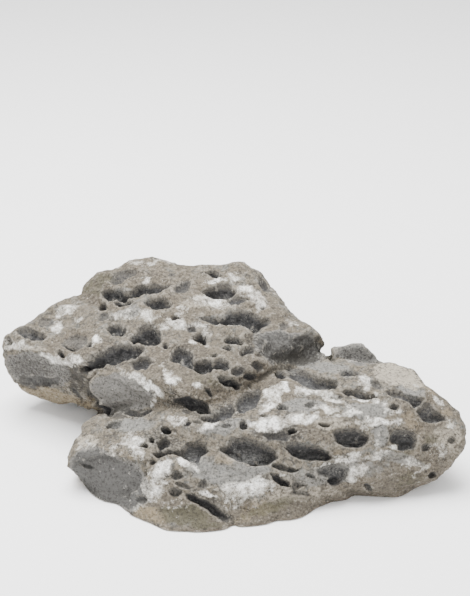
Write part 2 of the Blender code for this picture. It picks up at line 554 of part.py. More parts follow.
def seen_pits(points, facing):
    """The depth of the pits that are seen, and how hollow it is at each point, from 0 to 1.

    A large pit is drawn by its rim. Its upper wall slopes gently, its lower wall is steep, and its floor
    sinks towards the lower wall. A small one is an ellipse. Where pits cross, the deeper one counts.
    """
    picture = wandering(points)
    depth = np.zeros(len(points))
    hollow = np.zeros(len(points))
    for deep, *rim in REAR_PITS + SHOULDER_PITS + FRONT_PITS:
        low, high = np.min(rim, axis=0) - 3, np.max(rim, axis=0) + 3
        near = np.flatnonzero(((picture > low) & (picture < high)).all(axis=1))
        inside = inside_by(picture[near], rim)
        low_down = (2 * picture[near, 1] - low[1] - high[1]) / (high[1] - low[1])
        wall = inside.max(initial=1) * (0.62 - 0.3 * smooth_step(-0.4, 0.7, low_down))
        share = smooth_step(-1.2, wall, inside) * facing[near]
        sunk = deep * share * (0.75 + 0.25 * low_down)
        depth[near] = np.maximum(depth[near], DEEPENING * sunk)
        hollow[near] = np.maximum(hollow[near], np.minimum(1, sunk / HOLLOW_FROM))
    for column, row, half_length, half_width, tilt, deep in SMALL_PITS:
        turn = math.radians(tilt)
        across, down = picture[:, 0] - column, picture[:, 1] - row
        along = (across * math.cos(turn) + down * math.sin(turn)) / half_length
        beside = (down * math.cos(turn) - across * math.sin(turn)) / half_width
        share = pit_share(0.9 * np.hypot(along, beside)) * facing
        depth = np.maximum(depth, DEEPENING * deep * share)
        hollow = np.maximum(hollow, np.minimum(1, deep * share / HOLLOW_FROM))
    return depth, hollow


def broken_faces(points, facing):
    """How deep the stone has split off at each point, and the share of a flat broken face there."""
    picture = wandering(points)
    depth = np.zeros(len(points))
    flat = np.zeros(len(points))
    for deep, edge, *rim in BROKEN_FACES:
        share = smooth_step(-0.5 * edge, edge, inside_by(picture, rim)) * facing
        depth = np.maximum(depth, deep * share)
        flat = np.maximum(flat, share)
    return depth, flat


def parted(points):
    """The gap beside the knob, pressed straight down through the ridge between it and the rear slab."""
    high = smooth_step(42, 56, points[:, 2]) * smooth_step(5, 14, points[:, 1])
    drop = GAP_DEPTH * smooth_step(-1.0, 2.5, inside_by(seen_at(points), GAP)) * high
    return points - drop[:, None] * (0, 0, 1)


def hidden_pits(points, normals, facing):
    """The same for the sides that are hidden: scattered ellipses laid along the beds, from a fixed seed."""
    chance = np.random.default_rng(7)
    depth = np.zeros(len(points))
    hollow = np.zeros(len(points))
    shortest, longest = HIDDEN_PIT_LENGTH
    ragged = 1 + 0.42 * rough(points, 10, 3, 43)
    for anchor in hidden_middles(chance):
        half_length = shortest + (longest - shortest) * chance.random() ** 2.2
        half_width = half_length * chance.uniform(0.35, 0.75)
        deep = min(8.5, half_width * chance.uniform(0.8, 1.5))
        lie = chance.normal(0, 0.2, 3) + (1, 0.15, -0.25)
        middle = np.argmin(np.sum((points - anchor) ** 2, axis=1))
        along_axis = lie - normals[middle] * (lie @ normals[middle])
        along_axis /= np.linalg.norm(along_axis)
        beside_axis = np.cross(normals[middle], along_axis)
        offset = points - points[middle]
        along, beside = offset @ along_axis / half_length, offset @ beside_axis / half_width
        under = offset @ normals[middle] / half_length
        share = pit_share(np.sqrt(along ** 2 + beside ** 2 + under ** 2) * ragged) * (1 - facing)
        depth = np.maximum(depth, deep * share)
        hollow = np.maximum(hollow, np.minimum(1, deep * share / HOLLOW_FROM))
    return depth, hollow


def hidden_middles(chance):
    """Places for the hidden pits on the back, the ends and the underside: rays cut off by the bare stone."""
    rays = chance.normal(0, 1, (HIDDEN_PITS * 4, 3))
    rays /= np.linalg.norm(rays, axis=1)[:, None]
    back = rays @ TOWARDS_EYE < -0.15
    return reach(rays[back][:HIDDEN_PITS] * STRETCH)


def relief(points, normals, hollow, flat, facing):
    """The height of the weathering over the bare stone, in millimetres.

    Broad swells, then cups of two sizes that meet in crests, then layers that show where a face cuts
    across the beds, then pinholes and grain. Hollows are rougher, broken faces are plainer, and the rear
    slab is more rugged than the front one.
    """
    bed = BED_NORMAL / np.linalg.norm(BED_NORMAL)
    cupped = points / SCALLOP_STRETCH
    cut = 1 - np.abs(normals @ bed) ** 2
    along_beds = points / BED_STRETCH + bed * (points @ bed)[:, None] * (1 - 1 / BED_STRETCH)
    rugged = (0.75 + 0.45 * smooth_step(-20, 25, points[:, 1])) * (1 - 0.8 * flat)
    height = (3.0 + 3.0 * (1 - facing)) * rough(points, 38, 3, 3) * (1 - 0.5 * flat)
    height += rugged * (3.2 * scallops(cupped, 14, 5) + 2.2 * scallops(cupped, 6.5, 9) - 1.8)
    height += (0.3 + 2.0 * hollow + 0.4 * cut) * rough(along_beds, 3.4, 2, 17)
    pinholes = 1 - smooth_step(0.0, 0.09, scallops(points, 5.5, 13))
    height -= 1.3 * rugged * pinholes * smooth_step(0, 0.3, rough(points, 24, 2, 19))
    return height + (0.5 + 0.5 * rugged + 0.7 * hollow) * rough(points, 4.5, 2, 11)


def in_sight(points, normals):
    """How far each point of the bare stone faces the eye, from 0 to 1, and the direction to the eye.

    What lies low behind the left foot is hidden, and counts as 0.
    """
    to_eye = (EYE - points) / np.linalg.norm(EYE - points, axis=1)[:, None]
    facing = smooth_step(-0.02, 0.15, np.sum(normals * to_eye, axis=1))
    behind = smooth_step(-12, 5, points[:, 1]) * smooth_step(-125, -112, points[:, 0])
    return facing * (1 - behind * (1 - smooth_step(20, 30, points[:, 2]))), to_eye


def levelled(points, grounded, faces):
    """The foot: flat round its rim, with shallow hollows further in, and nothing below the ground."""
    inner = smooth_step(0.6, 0.98, blurred(grounded[:, None].astype(float), faces, 8)[:, 0])
    lifted = np.clip(12 * lattice_noise(points * (0.67, 1, 0), 40, 21) - 0.6, 0, 5)
    points[:, 2] = np.where(grounded, lifted * inner, np.maximum(points[:, 2], 0))
    return points


def stone_surface(coarse, doublings):
    """The stone's points in millimetres, its faces, and how hollow it is at each point."""
    points, faces = bare_stone(coarse, doublings)
    grounded = points[:, 2] < 0.01
    points = fitted_to_outline(points)
    normals = blurred(normals_of(points, faces), faces, NORMAL_ROUNDS)
    bend = np.linalg.norm(normals, axis=1)
    normals /= bend[:, None]
    facing, to_eye = in_sight(points, normals)
    # Less relief near the ground, and where the bare stone turns so sharply that its walls could meet
    above_foot = smooth_step(0.0, 8.0, points[:, 2]) * smooth_step(0.45, 0.85, bend)
    above_rim = smooth_step(2.0, 14.0, points[:, 2]) * smooth_step(0.45, 0.85, bend)
    depth, hollow = seen_pits(points, facing)
    far_depth, far_hollow = hidden_pits(points, normals, facing)
    depth, hollow = np.maximum(depth, far_depth) * above_rim, np.maximum(hollow, far_hollow) * above_rim
    split, flat = broken_faces(points, facing)
    upslope = np.array([0, 0, 1.0]) - normals * normals[:, 2:]
    inward = 0.8 * normals + (0.2 * facing)[:, None] * to_eye + (UNDERCUT * facing)[:, None] * upslope
    height = (relief(points, normals, hollow, flat, facing) - split) * above_foot
    points = parted(points + normals * height[:, None] - inward * depth[:, None])
    wall = (smooth_step(0.02, 0.3, hollow) * (1 - smooth_step(0.4, 0.9, hollow)))[:, None]
    points = points + 0.6 * wall * (blurred(points, faces, 1) - points)
    points = unfolded(fitted_to_outline(points), faces, UNFOLD_ROUNDS)
    return levelled(points, grounded, faces), faces, hollow


def mesh_object(name, points, faces):
    """A mesh object of that name, with its points given in millimetres."""
    mesh = bpy.data.meshes.new(name)
    mesh.from_pydata((points * MM).tolist(), [], faces.tolist())
    mesh.update()
    thing = bpy.data.objects.new(name, mesh)
    bpy.context.scene.collection.objects.link(thing)
    return thing


def thinned(thing, triangles):
    """Its mesh collapsed to that many triangles, kept where the shape needs them, and its foot levelled."""
    thinner = thing.modifiers.new("thinner", "DECIMATE")
    thinner.ratio = triangles / (2 * len(thing.data.polygons))
    thinner.use_collapse_triangulate = True
    shown = thing.evaluated_get(bpy.context.evaluated_depsgraph_get())
    mesh = bpy.data.meshes.new_from_object(shown)
    thing.modifiers.clear()
    thing.data = mesh
    for vertex in mesh.vertices:
        if vertex.co.z < LEVEL_WITHIN * MM:
            vertex.co.z = 0


def uncrossed(thing):
    """Its mesh smoothed wherever two triangles that share no corner pass through each other."""
    shape = bmesh.new()
    shape.from_mesh(thing.data)
    for _ in range(UNFOLD_ROUNDS):
        shape.faces.ensure_lookup_table()
        tree = BVHTree.FromBMesh(shape)
        crossing = set()
        for one, other in tree.overlap(tree):
            corners = set(shape.faces[one].verts)
            if corners.isdisjoint(shape.faces[other].verts):
                crossing |= corners
        if not crossing:
            break
        bmesh.ops.smooth_vert(
            shape, verts=list(crossing), factor=0.5, use_axis_x=True, use_axis_y=True, use_axis_z=True)
    shape.to_mesh(thing.data)
    shape.free()


def centred(thing):
    """Its mesh moved so that the origin is under the middle of its box."""
    points = np.array([vertex.co for vertex in thing.data.vertices])
    middle = (points.min(axis=0) + points.max(axis=0)) / 2
    for vertex in thing.data.vertices:
        vertex.co.x -= middle[0]
        vertex.co.y -= middle[1]
    thing.data.update()


def limestone():
    """Weathered grey limestone: dull, a little warm."""
    material = bpy.data.materials.new("limestone")
    material.use_nodes = True
    shader = material.node_tree.nodes["Principled BSDF"]
    shader.inputs["Base Color"].default_value = (0.33, 0.31, 0.28, 1)
    shader.inputs["Roughness"].default_value = 0.92
    shader.inputs["Metallic"].default_value = 0
    return material


def main():
    for thing in list(bpy.data.objects):
        bpy.data.objects.remove(thing)
    points, faces, _ = stone_surface(COARSE_STEPS, DOUBLINGS)
    stone = mesh_object("stone", points, faces)
    thinned(stone, SOLID_TRIANGLES)
    uncrossed(stone)
    centred(stone)
    stone.data.materials.append(limestone())


main()
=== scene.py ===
"""A pitted seiryu stone on a pale floor: one weathered piece of grey limestone with chalky crusts.

The stone is a union of rough lobes round one heart, worked out as whole arrays of points. Its corners,
pits and patches of crust are written as the picture column and row where they are seen.
"""

import math

import bmesh
import bpy
import numpy as np
from mathutils import Matrix, Vector


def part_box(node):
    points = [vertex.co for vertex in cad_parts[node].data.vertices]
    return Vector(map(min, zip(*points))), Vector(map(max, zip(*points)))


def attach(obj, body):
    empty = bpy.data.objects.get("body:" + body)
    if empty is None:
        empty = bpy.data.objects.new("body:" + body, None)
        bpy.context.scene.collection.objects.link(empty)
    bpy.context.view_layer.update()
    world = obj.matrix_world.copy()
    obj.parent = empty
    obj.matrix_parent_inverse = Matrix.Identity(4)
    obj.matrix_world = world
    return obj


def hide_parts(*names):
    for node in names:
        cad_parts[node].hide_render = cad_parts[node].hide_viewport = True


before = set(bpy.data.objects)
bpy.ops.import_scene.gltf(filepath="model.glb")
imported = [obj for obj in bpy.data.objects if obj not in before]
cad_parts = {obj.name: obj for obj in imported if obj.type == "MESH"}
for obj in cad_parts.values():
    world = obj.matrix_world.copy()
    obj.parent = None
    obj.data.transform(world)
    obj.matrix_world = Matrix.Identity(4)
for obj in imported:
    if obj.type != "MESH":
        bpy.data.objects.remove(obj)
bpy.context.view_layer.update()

MM = 0.001

# Driving dimensions, in millimetres
STONE_LENGTH = 327.0
HEART = np.array([-12.0, -8.0, 36.0])
CORE_RADIUS = 22.0
KNOB_CORE_RADIUS = 8.0
GROUND_CORNER = 3.0
BELOW_GROUND = 16.0
STRETCH = np.array([160.0, 100.0, 52.0])
EDGE_SOFTNESS = 2.6
VALLEY_SOFTNESS = 3.2

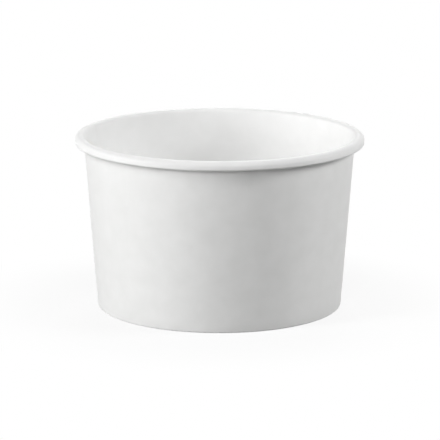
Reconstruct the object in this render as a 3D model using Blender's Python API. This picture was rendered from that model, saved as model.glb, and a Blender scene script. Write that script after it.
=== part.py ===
"""A paper sundae cup, in metres with +Z up, standing on z = 0 with its axis on the Z axis.

Two pieces of coated board make the cup. The sidewall is one blank, wrapped into a cone and lapped
along its side seam. Its top edge is rolled outward into the rim, and its bottom edge is folded
inward and up into a hem. The base is a disc with its edge turned down into a skirt, and that skirt
stands in the fold, between the wall and the hem.
"""

import math

import bmesh
import bpy
import numpy as np

# Overall sizes
HEIGHT = 0.0573  # from the table to the top of the rim
BASE_DIAMETER = 0.0809  # outside of the wall at the table
NECK_DIAMETER = 0.0893  # outside of the wall, level with the middle of the rim
BOARD = 0.0004  # thickness of the sidewall's board
BASE_BOARD = 0.0004  # thickness of the base's board

# Rolled rim
RIM_WIDTH = 0.0035  # from the inside of the wall to the outermost point of the roll
RIM_HEIGHT = 0.003
RIM_LEAN_SHARE = 0.21  # how far the roll leans outward towards its foot, as a share of its height
RIM_FULL_SHARE = 0.11  # how much fuller than an ellipse the roll is at its lower outer corner
TUCK_GAP = 0.0003  # between the wall and the roll's tucked edge
TUCK_ANGLE = math.radians(205)  # where the tucked edge ends, clockwise past the roll's outermost point

# Side seam
SEAM_ANGLE = math.radians(160)  # where the lap starts, counter-clockwise from +X
SEAM_LAP = 0.007  # width of the lap, level with the middle of the rim
SEAM_CLIMB = 0.0015  # run over which the upper layer climbs onto the lower one
SEAM_RISE = 0.00022  # how much thicker the pressed lap is than one layer of board
SEAM_CUT = 0.0001  # run of a cut edge's face

# Base and hem
RECESS_DEPTH = 0.0072  # from the table to the underside of the base
HEM_DROP = 0.001  # from the underside of the base down to the hem's free edge
FOLD_RADIUS = 0.0002  # inside the two creases at the foot of the wall
SKIRT_RADIUS = 0.0005  # inside the crease between the base and its skirt
FIT_GAP = 0.0003  # between the skirt and the board around it
AXIS_MERGE = 0.00001  # points this near the axis become one

# Number of flat facets
TURN_STEPS = 72
RIM_STEPS = 18
CREASE_STEPS = 3
NEAREST_SHARE = 0.1  # a regular station this near a seam station, in steps, is left out

SHARP_ANGLE = math.radians(40)

# Sizes that follow from those above
RIM_MIDDLE = HEIGHT - RIM_HEIGHT / 2
WALL_SLOPE = (NECK_DIAMETER - BASE_DIAMETER) / 2 / RIM_MIDDLE
WALL_TILT = math.atan(WALL_SLOPE)
CHANNEL = FIT_GAP + BASE_BOARD + FIT_GAP  # clear width between the wall and the hem
HEM_TOP = RECESS_DEPTH - HEM_DROP
SKIRT_FOOT = BOARD + FIT_GAP


def clear_scene():
    for obj in list(bpy.data.objects):
        bpy.data.objects.remove(obj, do_unlink=True)


def board_material(name, colour, roughness):
    material = bpy.data.materials.new(name)
    material.use_nodes = True
    shader = material.node_tree.nodes["Principled BSDF"]
    shader.inputs["Base Color"].default_value = (*colour, 1)
    shader.inputs["Roughness"].default_value = roughness
    shader.inputs["Metallic"].default_value = 0
    return material


def finish_mesh(name, bm, material):
    """Makes an object of a bmesh, with its faces pointing out and its round surfaces smooth."""
    bmesh.ops.recalc_face_normals(bm, faces=bm.faces)
    mesh = bpy.data.meshes.new(name)
    bm.to_mesh(mesh)
    bm.free()
    mesh.shade_smooth()
    mesh.set_sharp_from_angle(angle=SHARP_ANGLE)
    mesh.materials.append(material)
    obj = bpy.data.objects.new(name, mesh)
    bpy.context.scene.collection.objects.link(obj)
    return obj


def beside_wall(depth, height):
    """Radius of the line that runs parallel to the wall, this deep inside its inner face, at a height."""
    outer_face = BASE_DIAMETER / 2 + WALL_SLOPE * height
    return outer_face - (BOARD + depth) / math.cos(WALL_TILT)


def crease(centre_radius, centre_height, start, end):
    """Steps through a crease's arc, seen in the half plane of radius and height.

    Each step gives the arc's centre and the direction from it.
    """
    for angle in np.linspace(start, end, CREASE_STEPS + 1):
        yield centre_radius, centre_height, math.cos(angle), math.sin(angle)


def fold_points():
    """The hem and the two creases at the foot: the board's inner face, as [radius, height, normal, share].

    The normal points from the board into the channel. The share says how much of the seam's double
    thickness shows there. It is pressed flat at the very bottom, so that the cup stands level.
    """
    inward = (-math.cos(WALL_TILT), math.sin(WALL_TILT))
    centre_height = BOARD + FOLD_RADIUS
    hem_centre = beside_wall(CHANNEL - FOLD_RADIUS, centre_height)
    wall_centre = beside_wall(FOLD_RADIUS, centre_height)
    points = [(beside_wall(CHANNEL, HEM_TOP), HEM_TOP, -inward[0], -inward[1], 1)]
    corners = [
        crease(hem_centre, centre_height, math.pi - WALL_TILT, 3 * math.pi / 2),
        crease(wall_centre, centre_height, 3 * math.pi / 2, 2 * math.pi - WALL_TILT),
    ]
    for corner in corners:
        for radius, height, along, up in corner:
            point = (radius + FOLD_RADIUS * along, height + FOLD_RADIUS * up)
            points.append((*point, -along, -up, 1 - abs(up)))
    return points


def rim_points(lift):
    """The rolled rim's outer side, in the same form, from the wall over the top to the tucked edge.

    The roll is an ellipse that leans outward towards its foot and is fuller at its lower outer corner.
    The wall's inner face runs into it as a tangent. Past the foot the roll shrinks, so that its edge
    passes outside the wall, whose face stands further out by the lift at the seam.
    """
    half_height = RIM_HEIGHT / 2
    lean = RIM_LEAN_SHARE * half_height
    wall_lean = lean + WALL_SLOPE * half_height
    # The two supports of the ellipse, on its outer side and along the wall, add up to the rim's width.
    outer_support = (RIM_WIDTH - (wall_lean**2 - lean**2) / RIM_WIDTH) / 2
    half_width = math.sqrt(outer_support**2 - lean**2)
    centre = beside_wall(0, RIM_MIDDLE) + RIM_WIDTH - outer_support
    start = math.pi - math.atan(wall_lean / half_width)
    tucked_face = beside_wall(-BOARD - lift - TUCK_GAP, RIM_MIDDLE)
    tucked_share = (centre - tucked_face) / outer_support

    def at(angle):
        past_foot = np.clip((-math.pi / 2 - angle) / (math.pi / 2), 0, 1)
        eased = past_foot**2 * (3 - 2 * past_foot)
        corner = math.sin(-2 * np.clip(angle, -math.pi / 2, 0))
        share = 1 - (1 - tucked_share) * eased + RIM_FULL_SHARE * corner**4
        across = half_width * math.cos(angle) - lean * math.sin(angle)
        up = half_height * math.sin(angle)
        return np.array([centre + share * across, RIM_MIDDLE + share * up])

    points = []
    turn = (start + TUCK_ANGLE) / RIM_STEPS
    for step in range(RIM_STEPS + 1):
        angle = start - step * turn
        # The two neighbours halfway to the next steps give the direction of travel.
        along = at(angle - turn / 2) - at(angle + turn / 2)
        along /= np.linalg.norm(along)
        points.append((*at(angle), -along[1], along[0], 1))
    return points


def sidewall_section(outer_lift, inner_lift):
    """The closed outline of the board, cut through the axis, as a list of (radius, height).

    A lift moves the outer or the inner face of the board outward, as at the seam.
    """
    inner_face = []
    outer_face = []
    for radius, height, along, up, share in fold_points() + rim_points(outer_lift):
        inner_depth = inner_lift * share
        outer_depth = BOARD + outer_lift * share
        inner_face.append((radius - along * inner_depth, height - up * inner_depth))
        outer_face.append((radius - along * outer_depth, height - up * outer_depth))
    return inner_face + outer_face[::-1]


def stations():
    """Where the sidewall is cut through, all the way round, as (angle, outer lift, inner lift).

    Before the lap the board climbs onto its own first edge. The climb and the two cut edges have
    stations of their own between the regular ones.
    """
    arc = 2 / NECK_DIAMETER
    lap_end = SEAM_ANGLE + SEAM_LAP * arc
    seam = [
        (SEAM_ANGLE - SEAM_CLIMB * arc, 0, 0),
        (SEAM_ANGLE, SEAM_RISE, SEAM_RISE),
        (SEAM_ANGLE + SEAM_CUT * arc, SEAM_RISE, 0),
        (lap_end, SEAM_RISE, 0),
        (lap_end + SEAM_CUT * arc, 0, 0),
    ]
    seam_angles, outer_lifts, inner_lifts = zip(*seam)
    step = 2 * math.pi / TURN_STEPS
    cuts = list(seam)
    for count in range(TURN_STEPS):
        angle = count * step
        if min(abs(angle - other) for other in seam_angles) < NEAREST_SHARE * step:
            continue
        outer_lift = np.interp(angle, seam_angles, outer_lifts)
        inner_lift = np.interp(angle, seam_angles, inner_lifts)
        cuts.append((angle, outer_lift, inner_lift))
    return sorted(cuts)


def loft_round(bm, rings):
    """Skins closed rings of points, the last one joined to the first."""
    loops = [[bm.verts.new(point) for point in ring] for ring in rings]
    for near, far in zip(loops, loops[1:] + loops[:1]):
        for i in range(len(near)):
            bm.faces.new((near[i - 1], near[i], far[i], far[i - 1]))


def make_sidewall(material):
    rings = []
    for angle, outer_lift, inner_lift in stations():
        section = sidewall_section(outer_lift, inner_lift)
        across, along = math.cos(angle), math.sin(angle)
        rings.append([(radius * across, radius * along, height) for radius, height in section])
    bm = bmesh.new()
    loft_round(bm, rings)
    return finish_mesh("sidewall", bm, material)


def base_section():
    """Half of the base's outline, from its middle over the skirt and back, with its underside at zero."""

    def skirt_side(depth, height):
        return beside_wall(FIT_GAP + depth, RECESS_DEPTH + height)

    foot = SKIRT_FOOT - RECESS_DEPTH
    crease_centre = skirt_side(BASE_BOARD + SKIRT_RADIUS, -SKIRT_RADIUS)
    bend = list(crease(crease_centre, -SKIRT_RADIUS, math.pi / 2, -WALL_TILT))
    outer_bend = SKIRT_RADIUS + BASE_BOARD
    points = [(0, BASE_BOARD)]
    points += [(radius + outer_bend * along, height + outer_bend * up) for radius, height, along, up in bend]
    points += [(skirt_side(0, foot), foot), (skirt_side(BASE_BOARD, foot), foot)]
    points += [
        (radius + SKIRT_RADIUS * along, height + SKIRT_RADIUS * up)
        for radius, height, along, up in reversed(bend)
    ]
    return points + [(0, 0)]


def make_base_disc(material):
    bm = bmesh.new()
    verts = [bm.verts.new((radius, 0, height)) for radius, height in base_section()]
    edges = [bm.edges.new(pair) for pair in zip(verts, verts[1:])]
    bmesh.ops.spin(
        bm,
        geom=verts + edges,
        cent=(0, 0, 0),
        axis=(0, 0, 1),
        angle=2 * math.pi,
        steps=TURN_STEPS,
        use_merge=True,
    )
    bmesh.ops.remove_doubles(bm, verts=bm.verts, dist=AXIS_MERGE)
    base = finish_mesh("base_disc", bm, material)
    base.location.z = RECESS_DEPTH
    return base


def build():
    clear_scene()
    wall_board = board_material("coated_wall_board", (0.86, 0.86, 0.855), 0.42)
    base_board = board_material("coated_base_board", (0.84, 0.84, 0.83), 0.46)
    stand = bpy.data.objects.new("sundae_cup", None)
    stand.empty_display_size = HEIGHT
    bpy.context.scene.collection.objects.link(stand)
    for piece in (make_sidewall(wall_board), make_base_disc(base_board)):
        piece.parent = stand


build()
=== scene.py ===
"""The looks of the paper sundae cup: coated board with its folds, lap and cut edges, in a studio.

Lengths are in metres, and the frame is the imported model's: +Z up, the cup standing on z = 0.
The sidewall's board is drawn by one line, along the face that is on the inside of the cup. It runs
from the hem's free edge round the creases at the foot, up the wall and over the roll to its tucked edge.
"""

import functools
import math

import bmesh
import bpy
import numpy as np
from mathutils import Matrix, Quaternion, Vector


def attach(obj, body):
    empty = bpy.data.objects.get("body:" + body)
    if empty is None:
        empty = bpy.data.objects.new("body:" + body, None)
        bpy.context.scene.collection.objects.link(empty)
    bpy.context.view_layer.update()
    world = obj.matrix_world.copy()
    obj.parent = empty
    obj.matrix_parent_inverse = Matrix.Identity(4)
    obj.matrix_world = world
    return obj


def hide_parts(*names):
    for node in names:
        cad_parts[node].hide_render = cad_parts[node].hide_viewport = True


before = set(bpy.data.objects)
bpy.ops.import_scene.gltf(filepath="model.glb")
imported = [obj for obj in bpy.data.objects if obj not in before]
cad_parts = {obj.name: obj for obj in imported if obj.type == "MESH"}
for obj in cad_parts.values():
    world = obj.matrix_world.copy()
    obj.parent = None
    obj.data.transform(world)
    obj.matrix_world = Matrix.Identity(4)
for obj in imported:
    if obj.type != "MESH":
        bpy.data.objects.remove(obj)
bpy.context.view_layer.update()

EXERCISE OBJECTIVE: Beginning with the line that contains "base.location.z = RECESS_DEPTH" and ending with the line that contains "in a studio.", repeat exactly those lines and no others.

ANSWER TO THIS EXERCISE:
    base.location.z = RECESS_DEPTH
    return base


def build():
    clear_scene()
    wall_board = board_material("coated_wall_board", (0.86, 0.86, 0.855), 0.42)
    base_board = board_material("coated_base_board", (0.84, 0.84, 0.83), 0.46)
    stand = bpy.data.objects.new("sundae_cup", None)
    stand.empty_display_size = HEIGHT
    bpy.context.scene.collection.objects.link(stand)
    for piece in (make_sidewall(wall_board), make_base_disc(base_board)):
        piece.parent = stand


build()
=== scene.py ===
"""The looks of the paper sundae cup: coated board with its folds, lap and cut edges, in a studio.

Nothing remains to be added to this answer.